Sorry, that second example should be

alist <- lapply(seq(along = alist), function(i) {
                alist[[i]]$name <- new.names[i])
                alist
         })

-roger

Roger D. Peng wrote:
For the first case, I actually do this pretty often and usually use something like:

as.vector(sapply(alist, "[[", "vec"))

For the second case, I think you just need to use lapply():

alist <- lapply(seq(along = alist), function(i)
        alist[[i]]$name <- new.names[i])

-roger

Waichler, Scott R wrote:

For a long time I've wanted a way to conveniently extract multiple elements
from a list, which [[ doesn't allow.
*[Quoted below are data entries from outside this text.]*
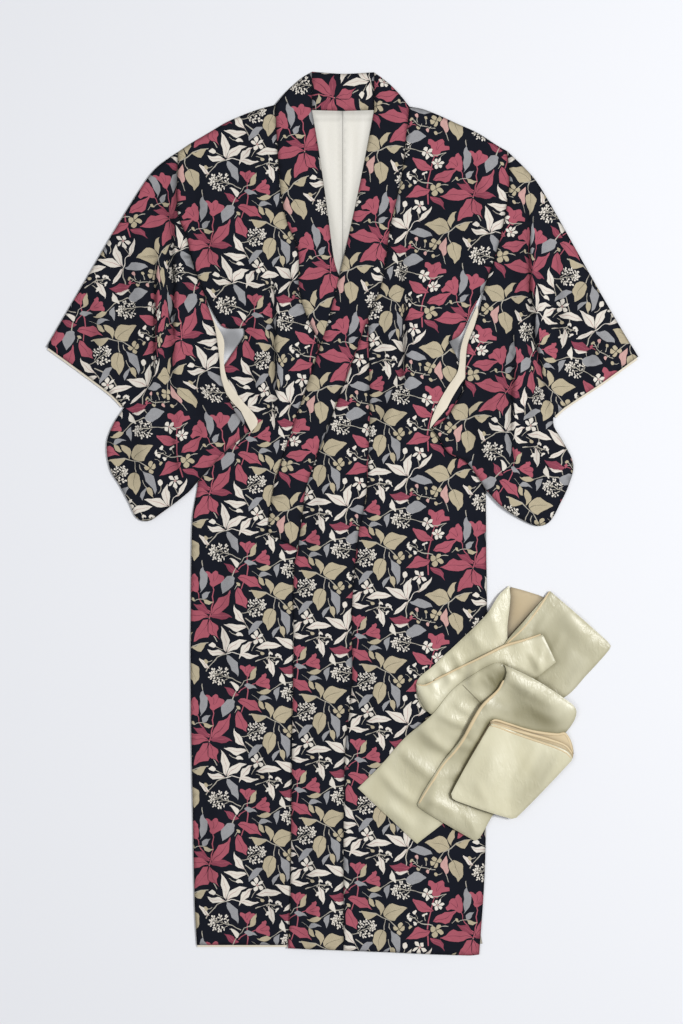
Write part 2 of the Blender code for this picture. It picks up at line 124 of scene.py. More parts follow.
def closedCurve(corners):
    return curveThrough([*corners, corners[0]])[:-1]


def turnedWay(points, angle, mirrored=False, scale=1.0, at=(0.0, 0.0)):
    # the points mirrored, turned by degrees, scaled and moved
    points = np.array(points, float).reshape(-1, 2) * scale
    if mirrored:
        points = points * (-1, 1)
    c, s = math.cos(math.radians(angle)), math.sin(math.radians(angle))
    return points @ np.array([[c, s], [-s, c]]) + at


def signedArea(outline):
    # above 0 where the outline runs counter-clockwise
    ahead = np.roll(outline, -1, 0)
    return 0.5 * np.sum(outline[:, 0] * ahead[:, 1] - ahead[:, 0] * outline[:, 1])


def isInside(outline, x, y):
    found = np.zeros(np.shape(x), bool)
    for (ax, ay), (bx, by) in zip(outline, np.roll(outline, -1, 0)):
        if ay != by:
            found ^= ((ay > y) != (by > y)) & (x < ax + (y - ay) * (bx - ax) / (by - ay))
    return found


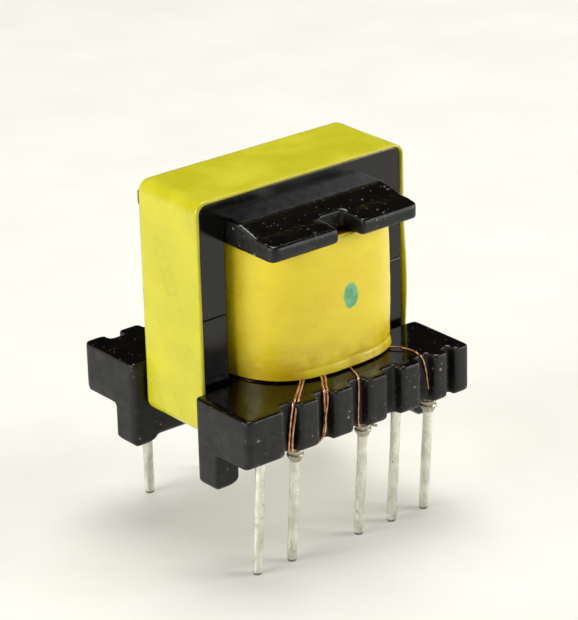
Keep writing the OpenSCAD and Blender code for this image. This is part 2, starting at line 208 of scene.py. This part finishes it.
def make_lights():
    make_lamp("lamp_left", (-260, 40, 90), (160, 130), 0.62)
    make_lamp("lamp_right", (245, -190, 125), (150, 150), 0.78)
    make_lamp("lamp_front", (-150, -330, 60), (130, 90), 0.04)
    make_lamp("lamp_top", (60, 60, 330), (200, 200), 0.95)
    world = bpy.data.worlds.new("world")
    world.use_nodes = True
    backdrop = world.node_tree.nodes["Background"]
    backdrop.inputs["Color"].default_value = (0.30, 0.30, 0.29, 1)
    backdrop.inputs["Strength"].default_value = 0.06
    bpy.context.scene.world = world
    bpy.context.scene.view_settings.view_transform = "Standard"


def make_floor():
    """A pale round floor that curves up into a low rim."""
    flat = 380.0
    rim = 620.0
    height = 90.0
    around = 96
    steps = 18
    profile = [(0.0, 0.0), (60.0, 0.0), (160.0, 0.0), (flat, 0.0)]
    for i in range(1, steps + 1):
        t = i / steps
        profile.append((flat + (rim - flat) * math.sin(t * math.pi / 2),
                        height * (1 - math.cos(t * math.pi / 2))))
    grid = bmesh.new()
    centre = grid.verts.new((0, 0, 0))
    rings = []
    for radius, z in profile[1:]:
        rings.append([grid.verts.new(mm(radius * math.cos(2 * math.pi * k / around),
                                        radius * math.sin(2 * math.pi * k / around), z))
                      for k in range(around)])
    for k in range(around):
        grid.faces.new((centre, rings[0][k], rings[0][(k + 1) % around]))
        for low, high in zip(rings, rings[1:]):
            after = (k + 1) % around
            grid.faces.new((low[k], high[k], high[after], low[after]))
    floor = make_object("floor", grid)
    floor.data.materials.append(floor_look())


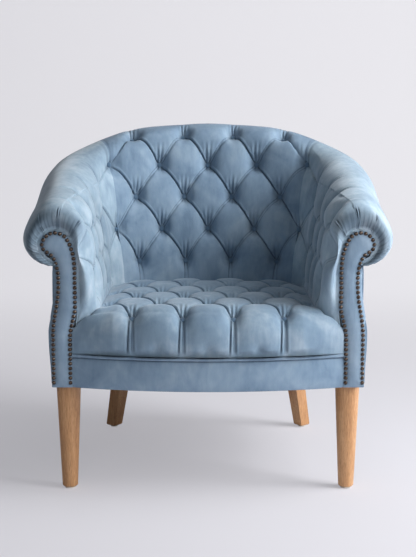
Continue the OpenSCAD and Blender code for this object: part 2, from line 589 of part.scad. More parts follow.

Can anyone suggest an efficient
function to do this? Wouldn't it be a sensible addition to R?


For example,

alist <- list()
alist[[1]] <- list()
alist[[1]]$name <- "first"
alist[[1]]$vec <- 1:4
alist[[2]] <- list()
alist[[2]]$name <- "second"
alist[[2]]$vec <- 5:8
both.vec <- c(alist[[1]]$vec, alist[[2]]$vec)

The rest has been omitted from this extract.